While we can quibble about the syntax, I agree that this is the ideal place to put the return lifetime. I'm still a fan of & over borrow, etc. but I'm not going to die on that hill.

vasslitvinov commented 6 years ago

There will be cases when the return value is not strictly a borrow of any variables. Array indexing is one example; returning a field of a record could be another one.

So maybe we want to present this annotation as "the returned thing has the lifetime of one of these:". In which case I would prefer the keyword to be "lifetime", not "borrow". (Even though I suggested "borrow" above.)

Or we can take the position that borrowing will be a common case. Users will not need to know about lifetimes except in weird corner cases. Even if borrowing is indirect, as in array indexing, we could still present it as borrowing-like.

In this case, a "borrow" variant makes a good sense.

Considering the three proposed variants:

mppf commented 6 years ago

There will be cases when the return value is not strictly a borrow of any variables. Array indexing is one example; returning a field of a record could be another one.

As far as the checker is concerned, these are "borrows" from the array/record containing the fields.

mppf commented 6 years ago

Since we've talked about this, several things have changed that might change the design direction.

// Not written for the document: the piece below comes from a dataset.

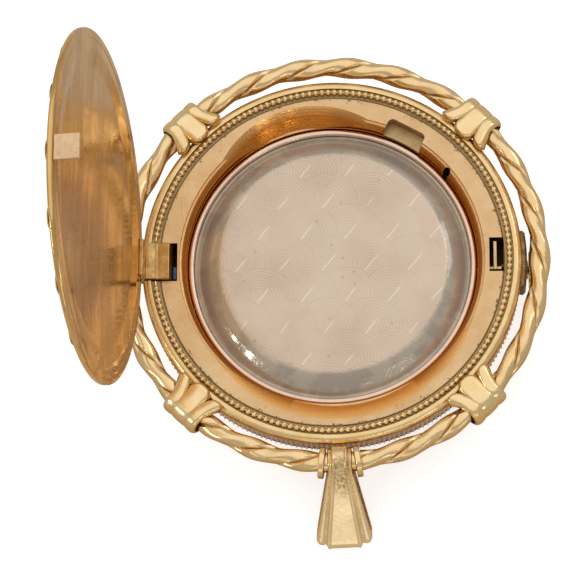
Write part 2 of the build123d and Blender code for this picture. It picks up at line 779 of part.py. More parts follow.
minute_r, cannon_pinion_r = pitch_pair(motion_run, minute_teeth, minute_leaves)
hour_r, minute_pinion_r = pitch_pair(motion_run, hour_teeth, pinion_leaves)
minute_at = beside((0, 0), motion_run, motion_angle)
setting_r = minute_r * setting_teeth / minute_teeth
setting_at = beside(minute_at, minute_r + setting_r, setting_angle)
winding_r = winding_share * movement_r
winding_module = 2 * winding_r / winding_teeth
crown_wheel_r = winding_module * crown_wheel_teeth * half
ratchet_r = winding_module * ratchet_teeth * half
crown_wheel_at = beside(barrel_at, crown_wheel_r + ratchet_r, crown_wheel_angle)
stem_in_x = stem_in_share * movement_r
winding_in_x, winding_out_x = [share * movement_r for share in winding_span_share]
sliding_in_x, sliding_out_x = [share * movement_r for share in sliding_span_share]
lever_at = [share * movement_r for share in lever_at_share]
yoke_at = [share * movement_r for share in yoke_at_share]


def pillar_beside(place, wheel_r, angle):
    """Place of a bridge's pillar, clear of the wheel that it stands beside."""
    return beside(place, wheel_r + pillar_r + pillar_clear, angle)


barrel_pillars_at = [pillar_beside(barrel_at, barrel_r, angle) for angle in barrel_pillar_angles]
train_pillars_at = [pillar_beside(third_at, third_r, third_pillar_angle),
                    pillar_beside(fourth_at, fourth_r, fourth_pillar_angle)]
cock_pillars_at = [pillar_beside(balance_at, balance_r, cock_pillar_angle)]
pallet_pillars_at = [beside(pallet_at, pallet_pillar_share * movement_r, pallet_pillar_angle)]


def train_wheel(outline_r, teeth, rise, pinion_r, leaves, pinion_rise):
    """Wheel and pinion on one arbor, with a round pivot in the bridge above."""
    wheel_z, pinion_z = plate_top_z + rise, [plate_top_z + end for end in pinion_rise]
    low, high = min(wheel_z, pinion_z[0]), max(wheel_z + wheel_thick, pinion_z[1])
    wheel = gear(outline_r, teeth, wheel_z, wheel_z + wheel_thick)
    piece = wheel + gear(pinion_r, leaves, *pinion_z) + post(arbor_r, arbor_sides, low, high)
    return piece + disc(arbor_r, high, bridge_low_z - train_play)


def make_escape_wheel():
    """Escape wheel with pointed teeth, and its pinion, on one arbor."""
    wheel_z, pinion_z = plate_top_z + escape_rise, [plate_top_z + end for end in escape_pinion_rise]
    top = wheel_z + wheel_thick
    wheel = star(escape_r, escape_r * escape_root_share, escape_teeth, wheel_z, top)
    wheel += gear(escape_pinion_r, escape_leaves, *pinion_z) + post(arbor_r, arbor_sides, pinion_z[0], top)
    return wheel + disc(arbor_r, top, bridge_low_z - train_play)


def make_going_train():
    """Centre, third, fourth and escape wheels, each on its arbor."""
    centre = train_wheel(centre_r, centre_teeth, centre_rise, centre_pinion_r, centre_leaves,
                         centre_pinion_rise)
    third = train_wheel(third_r, third_teeth, third_rise, third_pinion_r, third_leaves, third_pinion_rise)
    fourth = train_wheel(fourth_r, fourth_teeth, fourth_rise, fourth_pinion_r, fourth_leaves,
                         fourth_pinion_rise)
    return {
        "centre_wheel": centre, "third_wheel": at(third_at, third), "fourth_wheel": at(fourth_at, fourth),
        "escape_wheel": at(escape_at, make_escape_wheel()),
    }


def make_barrel():
    """Toothed barrel, open below, with a hole for its arbor."""
    low = plate_top_z + barrel_rise
    drum = gear(barrel_r, barrel_teeth, low, low + barrel_tall)
    drum -= disc(barrel_r * barrel_bore_share, low - cut_over, low + barrel_tall - barrel_wall)
    return at(barrel_at, drum - disc(hub_r + train_play, 0, bridge_low_z))


def spiral(start_r, end_r, turns, strip, low, high):
    """Flat coil spring cut as one strip."""
    steps = spring_steps * turns
    inner, outer = [], []
    for index in range(steps + 1):
        radius = start_r + (end_r - start_r) * index / steps
        angle = 360 * turns * index / steps
        inner.append(at_angle(radius - strip * half, angle)[:2])
        outer.append(at_angle(radius + strip * half, angle)[:2])
    return sheet(inner + outer[::-1], low, high)


def make_mainspring():
    """Mainspring wound in the barrel between the arbor and the wall."""
    low = plate_top_z + barrel_rise
    start_r, end_r = hub_r + 2 * mainspring_strip, barrel_r * barrel_bore_share - 2 * mainspring_strip
    return at(barrel_at, spiral(start_r, end_r, mainspring_turns, mainspring_strip, low,
                                low + barrel_tall - barrel_wall - train_play))


def make_mainplate():
    """Mainplate with the keyless pocket, the stem's channel and the posts of wheels and levers."""
    plate = disc(movement_r, plate_low_z, plate_top_z)
    pocket_half = winding_r + hub_r
    plate -= block((stem_in_x - hub_r, winding_out_x + arbor_r), (-pocket_half, pocket_half),
                   (plate_low_z - cut_over, plate_top_z + cut_over))
    channel_half = stem_r + train_play
    plate -= block((winding_out_x, movement_r + cut_over), (-channel_half, channel_half),
                   (stem_z - channel_half, plate_top_z + cut_over))
    for place in (minute_at, setting_at, lever_at, yoke_at):
        plate += disc(stud_r, motion_low_z, plate_low_z, place)
    return plate + disc(hub_r, plate_top_z, bridge_low_z + crown_wheel_play - train_play, crown_wheel_at)


def bridge(pivots, pillars):
    """Bridge over its wheels' pivots, on round pillars."""
    lugs = [Pos(x, y, bridge_low_z) * Edge.make_circle(pillar_r) for x, y in pivots + pillars]
    piece = extrude(make_hull(lugs), bridge_top_z - bridge_low_z, dir=(0, 0, 1))
    for place in pillars:
        piece += post(pillar_r, pillar_sides, plate_top_z, bridge_low_z, place)
    return piece


def make_bridges():
    """Barrel bridge, train bridge, pallet bridge and balance cock."""
    barrel_plate = bridge([barrel_at, crown_wheel_at], barrel_pillars_at)
    barrel_plate -= disc(crown_wheel_r + hub_r, bridge_low_z - train_play, bridge_top_z + cut_over,
                         crown_wheel_at)
    barrel_plate -= disc(hub_r + train_play, bridge_low_z - cut_over, bridge_top_z + cut_over, barrel_at)
    return {
        "barrel_bridge": barrel_plate,
        "train_bridge": bridge([(0, 0), third_at, fourth_at, escape_at], train_pillars_at),
        "pallet_bridge": bridge([pallet_at], pallet_pillars_at),
        "balance_cock": bridge([balance_at], cock_pillars_at),
    }


def make_pallet_fork():
    """Pallet fork between the escape wheel and the balance."""
    outline = [(along * pallet_run, across * pallet_run) for along, across in fork_shares]
    low = bridge_low_z - fork_drop
    fork = sheet(outline, low, low + fork_thick)
    fork += disc(arbor_r, plate_top_z + train_play, low)
    return at(pallet_at, Rot(Z=pallet_angle + 180) * fork)


def make_balance():
    """Balance rim, two arms and staff."""
    low = plate_top_z + balance_rise
    high = low + balance_thick
    inner_r = balance_r - balance_rim
    rim = disc(balance_r, low, high) - disc(inner_r, low - cut_over, high + cut_over)
    arm = block((-inner_r, inner_r), (-balance_rim * half, balance_rim * half), (low, high))
    staff = disc(arbor_r, high, bridge_low_z - train_play)
    return at(balance_at, Rot(Z=balance_arm_angle) * (rim + arm + staff))


def make_hairspring():
    """Flat balance spring round the staff."""
    start_r = arbor_r + 2 * hairspring_strip
    low = plate_top_z + balance_rise + balance_thick + hairspring_rise
    return at(balance_at, spiral(start_r, balance_r * hairspring_share, hairspring_turns, hairspring_strip,
                                 low, low + wheel_thick))


def along_stem(piece):
    """Turn a piece drawn about Z so that it lies about the stem."""
    return Pos(0, 0, stem_z) * Rot(Y=90) * piece


def stem_pinion(radius, start, end):
    """Toothed pinion on the stem."""
    bore = disc(stem_r + stem_play, start - cut_over, end + cut_over)
    return along_stem(gear(radius, winding_teeth, start, end) - bore)


def make_winding_work():
    """Winding and sliding pinions, crown wheel, ratchet wheel and the barrel's arbor."""
    ratchet = gear(ratchet_r, ratchet_teeth, ratchet_low_z, winding_top_z)
    crown_wheel = gear(crown_wheel_r, crown_wheel_teeth, bridge_low_z + crown_wheel_play, winding_top_z)
    return {
        "winding_pinion": stem_pinion(winding_r, winding_in_x, winding_out_x),
        "sliding_pinion": stem_pinion(sliding_share * movement_r, sliding_in_x, sliding_out_x),
        "crown_wheel": at(crown_wheel_at, crown_wheel),
        "ratchet_wheel": at(barrel_at, ratchet),
        "barrel_arbor": disc(hub_r, plate_top_z + barrel_rise, ratchet_low_z, barrel_at),
    }


def make_click():
    """Click on the barrel bridge, with its tooth at the ratchet wheel."""
    turn = barrel_pillar_angles[0]
    pivot = beside(barrel_at, ratchet_r + click_long + pillar_r * half, turn)
    body = disc(click_r, ratchet_low_z, winding_top_z)
    nose = sheet([(0, -click_r * half), (click_long, 0), (0, click_r * half)], ratchet_low_z, winding_top_z)
    return at(pivot, Rot(Z=turn + 180) * (body + nose))


def make_motion_work():
    """Cannon pinion, minute wheel, hour wheel and setting wheel under the dial."""
    high = motion_high_z + motion_thick
    cannon = disc(cannon_r, minute_hand_z, motion_high_z) + gear(cannon_pinion_r, minute_leaves,
                                                                 motion_high_z, high)
    hour = gear(hour_r, hour_teeth, motion_low_z, motion_low_z + motion_thick)
    hour += disc(hour_pipe_r, hour_hand_z, motion_low_z)
    hour -= disc(hour_pipe_bore_r, hour_hand_z - cut_over, plate_low_z)
    stud_hole = disc(stud_r + motion_play, motion_low_z - cut_over, plate_low_z)
    minute = gear(minute_r, minute_teeth, motion_high_z, high)
    minute += gear(minute_pinion_r, pinion_leaves, motion_low_z, motion_high_z)
    setting = gear(setting_r, setting_teeth, motion_high_z, high)
    return {
        "cannon_pinion": cannon,
        "hour_wheel": hour,
        "minute_wheel": at(minute_at, minute - stud_hole),
        "setting_wheel": at(setting_at, setting - stud_hole),
    }


def make_lever(place, long, angle):
    """Flat lever against the underside of the mainplate, on its post."""
    low = plate_low_z - lever_drop
    outline = [(along * long, across * long) for along, across in lever_shares]
    lever = Rot(Z=angle) * sheet(outline, low, plate_low_z)
    return at(place, lever - disc(stud_r + motion_play, low - cut_over, plate_low_z + cut_over))


def make_case():
    """Pieces of the case, its hinge and catch."""
    return {
        "case_body": make_case_body(), "crystal": make_crystal(), "reeded_band": make_reeded_band(),
        "back_bezel": make_back_bezel(), "beaded_wire": make_beaded_wire(), "seat_ring": make_seat_ring(),
        "hinge_pin": hinge_bore(hinge_pin_r), "catch_spring": make_catch_spring(),
        "push_piece": make_push_piece(), "lift_spring": make_lift_spring(), "crown": make_crown(),
        "winding_stem": make_stem(), "pendant_tube": make_pendant_tube(),
        "capsule_cup": make_capsule_cup(), "capsule_back": make_capsule_back(),
    }


def make_back_cover():
    """Pieces that swing with the back cover."""
    return {
        "back_cover": make_cover(), "cover_knuckle": make_cover_knuckle(),
        "cover_catch_tab": make_cover_tab(), "cover_ornaments": make_cover_ornaments(),
    }


def make_frame():
    """Twisted wire frame with its clasps, collars, pin and bail."""
    pieces = {f"clasp_{index + 1}": make_clasp(angle) for index, angle in enumerate(clasp_angles)}
    pieces["rope_frame"] = make_rope_frame()
    pieces["collar_left"], pieces["collar_right"] = at_bail(collar(-1)), at_bail(collar(1))
    pieces["bail_pin"], pieces["bail"] = make_bail_pin(), make_bail()
    return pieces


def make_movement():
    """Dial, hands and movement."""
    pieces = {
        "dial": make_dial(), "dial_markers": make_dial_markers(),
        "hour_hand": make_hand(hour_hand_share * movement_r, hour_hand_z, hour_pipe_r, hour_pipe_bore_r,
                               hour_angle),
        "minute_hand": make_hand(minute_hand_share * movement_r, minute_hand_z, cannon_r, 0, minute_angle),
        "mainplate": make_mainplate(), "mainspring_barrel": make_barrel(), "mainspring": make_mainspring(),
        "pallet_fork": make_pallet_fork(), "balance_wheel": make_balance(), "hairspring": make_hairspring(),
        "click": make_click(),
        "setting_lever": make_lever(lever_at, lever_long_share * movement_r, lever_reach_angle),
        "setting_yoke": make_lever(yoke_at, yoke_long_share * movement_r, yoke_reach_angle),
    }
    for group in (make_going_train(), make_bridges(), make_winding_work(), make_motion_work()):
        pieces.update(group)
    return pieces


os.makedirs("parts", exist_ok=True)
nodes = make_case() | make_back_cover() | make_frame() | make_movement()
for node, piece in nodes.items():
    piece.label = node
    export_step(piece, f"parts/{node}.step")
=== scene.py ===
import json
from math import asin, atan2, cos, degrees, pi, radians, sin, sqrt

import bmesh
import bpy
from mathutils import Matrix, Vector


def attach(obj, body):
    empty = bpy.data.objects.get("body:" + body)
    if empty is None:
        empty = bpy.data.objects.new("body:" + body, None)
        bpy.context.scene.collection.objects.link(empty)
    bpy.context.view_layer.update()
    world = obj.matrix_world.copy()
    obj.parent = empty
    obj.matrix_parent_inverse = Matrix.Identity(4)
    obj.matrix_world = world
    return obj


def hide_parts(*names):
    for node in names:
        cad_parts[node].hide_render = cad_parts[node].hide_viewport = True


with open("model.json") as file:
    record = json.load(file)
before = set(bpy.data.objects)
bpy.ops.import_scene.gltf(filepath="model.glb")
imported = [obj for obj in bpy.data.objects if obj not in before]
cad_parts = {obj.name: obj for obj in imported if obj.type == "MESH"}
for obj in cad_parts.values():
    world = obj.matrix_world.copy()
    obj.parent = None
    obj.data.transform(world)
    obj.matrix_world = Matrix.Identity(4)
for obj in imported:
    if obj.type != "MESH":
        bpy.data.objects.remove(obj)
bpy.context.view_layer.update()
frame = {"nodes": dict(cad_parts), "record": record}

# Case body
# The case body is a turned bowl of yellow gold, bored for the crystal and the capsule.
# It is spun and turned on a lathe, polished, and worn to fine hairlines in the pocket.
mm = 0.001
weld_gap = 0.000002
flat_angle, sharp_angle = radians(0.6), radians(32)
gold_colour, gold_shade = (0.86, 0.61, 0.28), (0.78, 0.50, 0.19)
# Dark brown and olive brown for grime mixed with painted shade in corners, grooves and gaps.
grime_and_shade_colour, olive_dirt_and_shade = (0.05, 0.025, 0.012), (0.26, 0.16, 0.055)


def add(tree, kind, *inputs, **settings):
    """Outputs of a new shader node of a kind, with its inputs given in order."""
    shader = tree.nodes.new("ShaderNode" + kind)
    for setting, value in settings.items():
        setattr(shader, setting, value)
    for index, value in enumerate(inputs):
        if isinstance(value, bpy.types.NodeSocket):
            tree.links.new(value, shader.inputs[index])
        elif value is not None:
            shader.inputs[index].default_value = value
    return shader.outputs


def reckon(operation, *values):
    """Output of a new maths node."""
    tree = next(value.id_data for value in values if isinstance(value, bpy.types.NodeSocket))
    return add(tree, "Math", *values, operation=operation)[0]


def times(first, *others):
    """Product of two or more values."""
    for other in others:
        first = reckon("MULTIPLY", first, other)
    return first


def ramp(value, start, end, low, high):
    """Value that runs from low to high while another runs from start to end."""
    return add(value.id_data, "MapRange", value, start, end, low, high)[0]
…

  1. We how have a borrowed keyword. It might be reasonable to hang the lifetime specification syntax off of it.
  2. Instead of just specifying the lifetime of a function's return value, we probably need to be able to specify the relationships between the lifetimes of the arguments, in case one is assigned to the other. See #9853.
mppf commented 6 years ago

If we use borrowed for the lifetime annotation, that might make it harder to write a generic function that accepts/returns both borrows and also owned etc.